The following screenshot shows the output of your query.

  1. To repeat these steps for the stores_sales table, enter the following code:
CREATE table "tcp-ds-anonymized".store_sales
WITH (format='parquet',external_location = 's3://tcp-ds-eu-west-1-1tb-anonymised/1/store_sales/')
AS SELECT sha256(to_utf8(cast(ss_customer_sk AS varchar))) AS ss_customer_sk_anonym,
         ss_sold_date_sk,
         ss_sales_price,
         ss_sold_time_sk,
         ss_item_sk,
         ss_hdemo_sk,
         ss_addr_sk,
         ss_store_sk,
         ss_promo_sk,
         ss_ticket_number,
         ss_quantity,
         ss_wholesale_cost,
         ss_list_price,
         ss_ext_discount_amt,
         ss_external_sales_price,
         ss_ext_wholesale_cost,
         ss_ext_list_price,
         ss_ext_tax,
         ss_coupon_amt,
         ss_net_paid,
         ss_net_paid_inc_tax,
         ss_net_profit
FROM store_sales;

One of the challenges you need to overcome when working with CTAS queries is that the query’s Amazon S3 location should be unique for the table you’re creating. You can add some incremental value or timestamp to the path of the table, for example, s3:/<bucket>/<table_name>/<version>, and make sure you use a different version number every time.
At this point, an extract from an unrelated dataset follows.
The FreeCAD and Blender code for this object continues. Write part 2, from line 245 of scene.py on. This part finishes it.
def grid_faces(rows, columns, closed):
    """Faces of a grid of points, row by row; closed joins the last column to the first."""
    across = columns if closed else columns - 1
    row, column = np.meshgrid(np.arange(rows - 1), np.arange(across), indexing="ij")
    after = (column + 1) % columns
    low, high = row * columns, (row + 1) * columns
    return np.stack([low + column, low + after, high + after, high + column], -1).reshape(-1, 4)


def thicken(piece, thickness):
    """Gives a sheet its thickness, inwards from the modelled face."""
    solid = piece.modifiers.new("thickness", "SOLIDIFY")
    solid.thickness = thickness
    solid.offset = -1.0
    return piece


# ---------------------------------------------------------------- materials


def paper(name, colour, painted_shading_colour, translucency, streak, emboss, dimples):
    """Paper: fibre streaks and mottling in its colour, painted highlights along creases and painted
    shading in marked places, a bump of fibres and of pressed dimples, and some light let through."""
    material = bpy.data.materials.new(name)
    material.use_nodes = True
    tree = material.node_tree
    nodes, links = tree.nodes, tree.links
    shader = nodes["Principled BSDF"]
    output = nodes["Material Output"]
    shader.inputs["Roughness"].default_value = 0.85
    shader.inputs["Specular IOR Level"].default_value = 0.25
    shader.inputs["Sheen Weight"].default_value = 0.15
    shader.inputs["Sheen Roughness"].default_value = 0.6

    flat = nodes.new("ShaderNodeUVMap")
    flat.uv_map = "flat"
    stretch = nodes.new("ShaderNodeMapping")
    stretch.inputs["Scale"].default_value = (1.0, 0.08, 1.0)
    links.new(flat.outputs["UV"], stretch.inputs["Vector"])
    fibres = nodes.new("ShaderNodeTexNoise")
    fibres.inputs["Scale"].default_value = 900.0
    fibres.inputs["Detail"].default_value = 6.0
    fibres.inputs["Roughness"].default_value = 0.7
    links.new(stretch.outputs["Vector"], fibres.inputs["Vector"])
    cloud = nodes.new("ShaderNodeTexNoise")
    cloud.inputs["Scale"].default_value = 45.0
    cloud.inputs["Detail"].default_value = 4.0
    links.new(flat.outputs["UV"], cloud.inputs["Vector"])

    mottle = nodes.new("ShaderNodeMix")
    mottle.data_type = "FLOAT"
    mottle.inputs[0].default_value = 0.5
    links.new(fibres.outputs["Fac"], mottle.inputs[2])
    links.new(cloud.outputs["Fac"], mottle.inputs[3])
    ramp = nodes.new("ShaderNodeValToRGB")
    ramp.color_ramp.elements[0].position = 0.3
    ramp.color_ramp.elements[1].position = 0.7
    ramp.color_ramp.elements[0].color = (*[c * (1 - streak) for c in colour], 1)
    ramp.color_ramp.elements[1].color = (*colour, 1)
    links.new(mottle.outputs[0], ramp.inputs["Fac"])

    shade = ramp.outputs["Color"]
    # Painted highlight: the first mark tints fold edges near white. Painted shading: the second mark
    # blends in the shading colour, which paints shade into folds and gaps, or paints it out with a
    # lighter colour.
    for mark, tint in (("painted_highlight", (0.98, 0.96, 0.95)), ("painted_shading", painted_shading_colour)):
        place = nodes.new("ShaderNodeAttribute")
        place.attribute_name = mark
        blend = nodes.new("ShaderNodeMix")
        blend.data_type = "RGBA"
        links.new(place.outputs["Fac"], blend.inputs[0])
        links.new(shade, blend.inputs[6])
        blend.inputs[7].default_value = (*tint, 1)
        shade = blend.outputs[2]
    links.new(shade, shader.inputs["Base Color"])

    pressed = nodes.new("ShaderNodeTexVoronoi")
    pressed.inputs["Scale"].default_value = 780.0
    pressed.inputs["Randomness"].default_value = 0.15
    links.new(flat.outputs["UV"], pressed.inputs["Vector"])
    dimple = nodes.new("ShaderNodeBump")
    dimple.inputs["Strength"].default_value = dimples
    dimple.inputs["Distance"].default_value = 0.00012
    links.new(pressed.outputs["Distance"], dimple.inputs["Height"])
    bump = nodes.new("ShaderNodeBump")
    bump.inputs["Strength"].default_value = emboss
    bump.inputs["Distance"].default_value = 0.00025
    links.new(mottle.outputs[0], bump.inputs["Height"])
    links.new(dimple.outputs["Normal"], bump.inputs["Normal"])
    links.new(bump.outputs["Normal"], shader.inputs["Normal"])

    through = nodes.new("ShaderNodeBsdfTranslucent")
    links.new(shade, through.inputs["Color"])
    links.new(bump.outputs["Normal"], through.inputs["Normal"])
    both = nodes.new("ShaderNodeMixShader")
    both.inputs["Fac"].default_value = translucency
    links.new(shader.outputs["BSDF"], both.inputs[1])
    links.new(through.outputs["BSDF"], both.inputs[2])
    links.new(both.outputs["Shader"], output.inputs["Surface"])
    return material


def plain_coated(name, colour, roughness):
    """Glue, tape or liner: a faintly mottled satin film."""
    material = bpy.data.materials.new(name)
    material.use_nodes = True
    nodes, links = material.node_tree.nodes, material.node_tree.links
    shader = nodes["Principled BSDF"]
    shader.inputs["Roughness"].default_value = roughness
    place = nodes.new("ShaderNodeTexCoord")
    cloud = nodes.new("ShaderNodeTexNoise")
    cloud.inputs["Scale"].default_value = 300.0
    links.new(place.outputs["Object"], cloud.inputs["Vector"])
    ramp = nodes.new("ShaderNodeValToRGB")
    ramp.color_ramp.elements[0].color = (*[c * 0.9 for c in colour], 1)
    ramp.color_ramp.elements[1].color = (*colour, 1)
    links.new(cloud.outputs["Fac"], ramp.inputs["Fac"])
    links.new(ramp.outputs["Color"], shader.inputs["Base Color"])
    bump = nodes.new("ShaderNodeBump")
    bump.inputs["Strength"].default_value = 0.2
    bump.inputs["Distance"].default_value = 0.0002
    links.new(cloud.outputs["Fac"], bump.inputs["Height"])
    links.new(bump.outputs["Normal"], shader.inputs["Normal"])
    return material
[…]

You can delete older data programmatically using Amazon S3 APIs or SDK. You can also use Amazon S3 lifecycle configuration to tell Amazon S3 to transition objects to another Amazon S3 storage class. For more information, see Object lifecycle management.

You can automate the anonymization of the CTAS query with AWS Glue jobs. AWS Glue provides a lightweight Python shell job option that can call the Amazon Athena API programmatically.
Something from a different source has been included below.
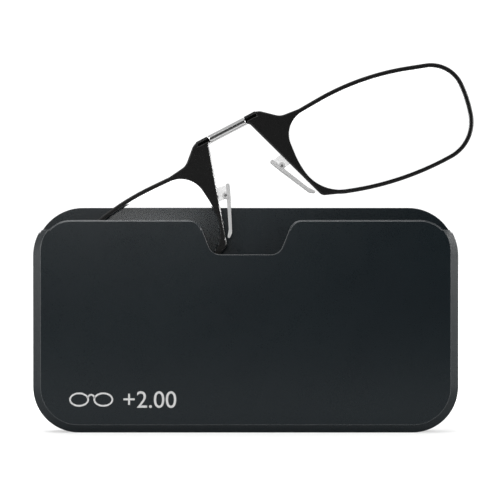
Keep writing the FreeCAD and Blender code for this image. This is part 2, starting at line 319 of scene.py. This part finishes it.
def finish_liner_paper():
    """Waxed release paper: long fibres under a light sheen."""
    material, tree, shader, place = new_finish("liner_paper")
    spread = add(tree, "ShaderNodeMapping", {"Vector": place, "Scale": (900.0, 900.0, 260.0)})
    fibre = add(tree, "ShaderNodeTexNoise", {
        "Vector": spread.outputs[0], "Scale": 1.0, "Detail": 6.0, "Distortion": 2.0})
    cloud = add(tree, "ShaderNodeTexNoise", {"Vector": place, "Scale": 120.0, "Detail": 4.0})
    tone = plus(tree, times(tree, fibre.outputs[0], 0.5), times(tree, cloud.outputs[0], 0.5))
    colour = mixed(tree, ranged(tree, tone, 0.38, 0.62, 0.0, 1.0),
                   (0.62, 0.57, 0.46, 1.0), (0.76, 0.72, 0.62, 1.0))
    rough = ranged(tree, tone, 0.4, 0.6, 0.38, 0.55)
    dress(tree, shader, colour, rough, bumped(tree, fibre.outputs[0], 0.5, 0.02 * MM))
    return material


def finish_case_print():
    """Pale grey pad-printed ink, thin enough to show the moulded texture."""
    material, tree, shader, place = new_finish("case_print")
    texture = use_group(tree, mould_grain, {"Vector": place, "Grain": CASE_GRAIN})
    colour = mixed(tree, ranged(tree, texture["Height"], 0.5, 1.0, 0.0, 1.0), grey(0.42), grey(0.56))
    rough = ranged(tree, texture["Tone"], 0.3, 0.7, 0.45, 0.6)
    dress(tree, shader, colour, rough, bumped(tree, texture["Height"], 0.5, CASE_GRAIN_DEPTH))
    return material


finishes = {
    "case_shell": finish_case_shell(),
    "adhesive_foam": finish_adhesive_foam(),
    "liner_paper": finish_liner_paper(),
    "bridge_metal": finish_bridge_metal(),
    "ferrule_black": finish_ferrule_black(),
    "rim_black": finish_rim_black(),
    "lens_clear": finish_lens_clear(),
    "pad_clear": finish_clear_plastic(
        "pad_clear", dark=grey(0.46), light=grey(0.54), painted_edge_shade=grey(0.38), rough=0.15,
        clearness=0.25),
    "tab_clear": finish_clear_plastic(
        "tab_clear", dark=grey(0.84), light=grey(0.9), painted_edge_shade=grey(0.4), rough=0.04,
        clearness=0.85),
    "pin_metal": finish_pin_metal(),
    "case_print": finish_case_print(),
}

# Clear parts let the lights through to what is behind them.
for part in frame["record"]["subparts"]:
    node = frame["nodes"][part["node"]]
    slot = part["material_slot"]
    node.material_slots[0].material = finishes[slot]
    if slot.endswith("_clear"):
        node.visible_shadow = False


# ---- pieces ----


def new_piece(name, shape, slot):
    """A finished bmesh as an object, in its slot's finish."""
    mesh = bpy.data.meshes.new(name)
    shape.to_mesh(mesh)
    shape.free()
    piece = bpy.data.objects.new(name, mesh)
    bpy.context.scene.collection.objects.link(piece)
    mesh.materials.append(finishes[slot])
    return piece


def middle_of(node):
    low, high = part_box(node)
    return (low + high) / 2


def points_in(items):
    """The vertices among what a bmesh operator made."""
    return [item for item in items if isinstance(item, bmesh.types.BMVert)]


def runs_back(edge):
    """Whether an edge runs along Y."""
    return abs((edge.verts[0].co - edge.verts[1].co).normalized().y) > 0.5


FERRULE_LENGTH = 3.45 * MM
WIRE_RADIUS = 1.0 * MM
WIRE_END_GAP = 0.04 * MM
WIRE_STEPS = 40
WIRE_SIDES = 40
TANG_RADIUS = 0.64 * MM
TANG_LENGTH = 2.6 * MM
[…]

Applying permissions with Lake Formation

Now that you have the table structures and anonymized datasets, you can apply the required permissions using Lake Formation.

  1. On the Lake Formation console, under Data Catalog, choose Tables.
  2. Select the tables that contain the anonymized data.
  3. From the Actions drop-down menu, under Permissions, choose Grant.
  4. For IAM users and roles, choose the IAM user for the data analyst.
  5. For Table permissions, select Select.
  6. Choose Grant.

You can now view all table permissions and verify the permissions granted to a particular principal.

Analyzing the anonymized datasets

To verify that the role can access the right tables and query the anonymized datasets, complete the following steps:

  1. Sign in to the AWS Management Console as the data analyst.
  2. Under Analytics, choose Amazon Athena.

You should see a query field, similar to the following screenshot.

You can now test your access with queries. To see the top customers by revenue and last name, enter the following code:

SELECT c_last_name_anonym,
sum(ss_sales_price) AS total_sales
FROM store_sales
JOIN customer
ON store_sales.ss_customer_sk_anonym = customer.c_customer_sk_anonym
GROUP BY c_last_name_anonym
ORDER BY total_sales DESC limit 10;

The following screenshot shows the query output.

You can also try to query a table that you don’t have access to. You should receive an error message.

Conclusion

Anonymizing dataset is often a prerequisite before users can start analyzing a dataset. In this post, we discussed how data lake admins can use Athena and Lake Formation to label and anonymize data stored in Amazon S3. You can then use Lake Formation to apply permissions to the dataset and allow other users to access the data.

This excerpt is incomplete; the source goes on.